One of the Legislature’s first orders of business this year was to place a constitutional amendment on a statewide ballot so voters can make sure that Kansans don’t have the right to abortions. This was so desperately urgent that the election isn’t until August of 2022.
Another priority of the Republican supermajority was making it harder to vote. In April, Gov. Laura Kelly vetoed two bills imposing new restrictions on elections. One of them, HB 2183, had passed in the House four votes shy of the total necessary to override a veto.
“Then Kansans for Life employed lobbyists, sent emails and made phone calls saying an override was a pro-life vote somehow — that it’s pro-life to block pro-choice voters from voting, would be the justification? That really surprised me,” Parker said.
“The integrity of our elections in Kansas is more important than ever,” read the emails that began flooding lawmakers’ in-boxes when they returned to Topeka with intentions of overriding the governor.
“With the VALUE THEM BOTH Amendment on the ballot next year, abortion extremists will take advantage of current Kansas election laws in an effort to defeat the amendment and ensure that abortion is unlimited and unregulated,” they read. “Surely you can agree that private interest groups and the abortion industry should not be financing or unduly influencing the election process in Kansas.”
Perfectly fine, though, for anti-abortion groups to influence the election process in Kansas. The first week in May, four Republicans flipped to override.
Parker said he’s watched Kansans for Life “wield tremendous power” since he took office in 2017.
“My first year, we had to vote on 24-hour consent forms — we voted on mandating those forms be printed on white paper, in Times New Roman 12-point font, because Kansans for Life needed a vote to score for that year, so they could say who the people they support are,” Parker said.
A couple of years later there was “a toothless resolution shaming the state of New York for their abortion laws,” Parker said, characterizing that vote as another opportunity for Kansans for Life to keep “a scorecard.”

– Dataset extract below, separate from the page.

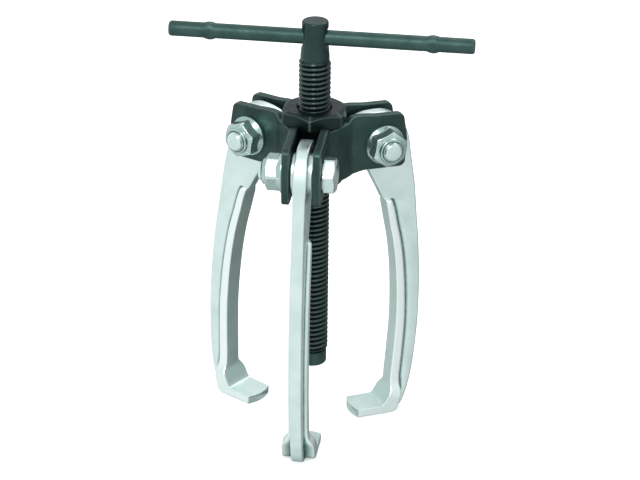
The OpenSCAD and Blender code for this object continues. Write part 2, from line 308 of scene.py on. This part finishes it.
def blend_in(value, low, high):
    """0 below low, 1 above high, and a smooth rise between them."""
    t = min(1, max(0, (value - low) / (high - low)))
    return t * t * (3 - 2 * t)


def new_mesh(name, points, faces, attributes=None):
    """A mesh object from points in millimetres."""
    mesh = bpy.data.meshes.new(name)
    mesh.from_pydata([tuple(c * MM for c in p) for p in points], [], faces)
    for key, values in (attributes or {}).items():
        mesh.attributes.new(key, "FLOAT", "POINT").data.foreach_set("value", values)
    mesh.update()
    piece = bpy.data.objects.new(name, mesh)
    bpy.context.scene.collection.objects.link(piece)
    return piece


def clean(piece, fill=False):
    """Joins coincident points, drops empty faces, closes rims if asked, and turns the faces outward."""
    bm = bmesh.new()
    bm.from_mesh(piece.data)
    bmesh.ops.remove_doubles(bm, verts=bm.verts, dist=1e-7)
    bmesh.ops.dissolve_degenerate(bm, edges=bm.edges, dist=1e-7)
    if fill:
        bmesh.ops.holes_fill(bm, edges=[e for e in bm.edges if e.is_boundary], sides=0)
    bmesh.ops.recalc_face_normals(bm, faces=bm.faces)
    bm.to_mesh(piece.data)
    bm.free()
    return piece


def loft(name, rings, attributes=None, cap=True):
    """Joins closed rings of equal length into a skin. attributes holds a list of rows like the rings."""
    count = len(rings[0])
    faces = []
    for i in range(len(rings) - 1):
        for j in range(count):
            k = (j + 1) % count
            faces.append((i * count + j, i * count + k, (i + 1) * count + k, (i + 1) * count + j))
    if cap:
        faces.append(tuple(range(count)))
        faces.append(tuple((len(rings) - 1) * count + j for j in range(count)))
    flat = {key: [v for row in rows for v in row] for key, rows in (attributes or {}).items()}
    return clean(new_mesh(name, [p for ring in rings for p in ring], faces, flat))


def lathe(name, profile, segments):
    """Turns (radius, height) points round z."""
    rings = []
    for radius, height in profile:
        rings.append([(radius * math.cos(2 * math.pi * j / segments),
                       radius * math.sin(2 * math.pi * j / segments), height) for j in range(segments)])
    return loft(name, rings, cap=profile[0][0] > 0 or profile[-1][0] > 0)


def join(name, pieces):
    """Makes one object of several, each keeping its own closed skin."""
    bm = bmesh.new()
    for piece in pieces:
        piece.data.transform(piece.matrix_world)
        bm.from_mesh(piece.data)
        bpy.data.objects.remove(piece)
    mesh = bpy.data.meshes.new(name)
    bm.to_mesh(mesh)
    bm.free()
    result = bpy.data.objects.new(name, mesh)
    bpy.context.scene.collection.objects.link(result)
    return result


def move(piece, matrix):
    """Moves the mesh itself, so that the object stays at the origin. Lengths are in millimetres."""
    scaled = matrix.copy()
    scaled.translation = scaled.translation * MM
    piece.data.transform(scaled)
    return piece


def apply_modifiers(piece):
    """Puts the modified mesh in the place of the piece's own."""
    depsgraph = bpy.context.evaluated_depsgraph_get()
    mesh = bpy.data.meshes.new_from_object(piece.evaluated_get(depsgraph), depsgraph=depsgraph)
    piece.modifiers.clear()
    piece.data = mesh
    return piece


def bevel(piece, width, segments, angle):
    """Rounds the edges that turn by more than the angle."""
    modifier = piece.modifiers.new("bevel", "BEVEL")
    modifier.width = width * MM
    modifier.segments = segments
    modifier.limit_method = "ANGLE"
    modifier.angle_limit = math.radians(angle)
    modifier.harden_normals = False
    return apply_modifiers(piece)


def worn_bevel(piece, width, segments, angle):
    """Rounds the sharp edges and marks the middle of each rounding as worn."""
    bm = bmesh.new()
    bm.from_mesh(piece.data)
    samples = []
    for edge in bm.edges:
        if len(edge.link_faces) == 2 and edge.calc_face_angle_signed(0) > math.radians(angle):
            a, b = edge.verts[0].co, edge.verts[1].co
            count = max(1, int((b - a).length / (width * MM * 0.5)))
            samples += [a.lerp(b, i / count) for i in range(count + 1)]
    bm.free()
    tree = KDTree(len(samples))
    for i, point in enumerate(samples):
        tree.insert(point, i)
    tree.balance()
    bevel(piece, width, segments, angle)
    mesh = piece.data
    wear_and_sheen = [max(0.0, 1 - tree.find(v.co)[2] / (width * MM * 0.95)) for v in mesh.vertices]
    mesh.attributes.new("wear_and_sheen", "FLOAT", "POINT").data.foreach_set("value", wear_and_sheen)
    return piece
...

Countering the influence of Kansans for Life wasn’t the main reason Parker gave me for starting the new organizing effort, called Prairie Roots. But if they’re successful, maybe the balance of power in Kansas politics could shift to something that doesn’t feel quite so directly out of “The Handmaid’s Tale.”
Still, I had questions.
Shifting that balance of power seems daunting in a state with 856,026 registered Republicans compared to 499,699 Democrats (and 530,240 unaffiliateds, as of this month). And where Democrats have left a lot of territory uncontested.
“Most of the people who voted in Kansas in 2020 voted for the party in power right now,” Parker acknowledged. “But 29% of registered voters didn’t vote. What does it look like to reach out to that crowd in a longer-term way and have real conversations with those folks?”
He knows some might never turn out to vote and some might keep voting the same way.
“But I bet some care about affordable health care and public schools, and frankly oppose the kind of cynicisms we see in Kansas Republican politics or Kansans for Life,” he said.
And the point isn’t to knock on doors only when candidates are running.
“We wanted to look at what are things that we can do that will continue to bear fruit year in and year out regardless of whose name’s on the ballot,” Parker said.
They’ll start with training sessions for people who want to have these conversations in communities all around the state, big and small — a prospect that feels especially fraught when some former friends and relatives no longer speak with each other because of politics, or when the next-door neighbor who used to babysit you now flies a Gadsden flag.
“We’re teaching the sort of deep canvassing skills of engaging maybe not your lifelong neighbor but someone a few blocks away you’ve never met,” Parker said.
That investment in “people-to-people infrastructure” might not bring an immediate return.
“Would we like to see Kansas elect better United States senators down the road? Absolutely,” Parker said.
But that won’t be their only measure of success.
“It also matters just to get folks who aren’t involved in the civic process involved. I want Kansans to have ownership over what’s happening,” he said. “So much of what happens in the Statehouse or D.C. is off the radar for people, but they have a lot at stake in what’s going on.”
Because you know what would be really shocking? A world in which Kansans for Life isn’t the loudest voice in the Capitol.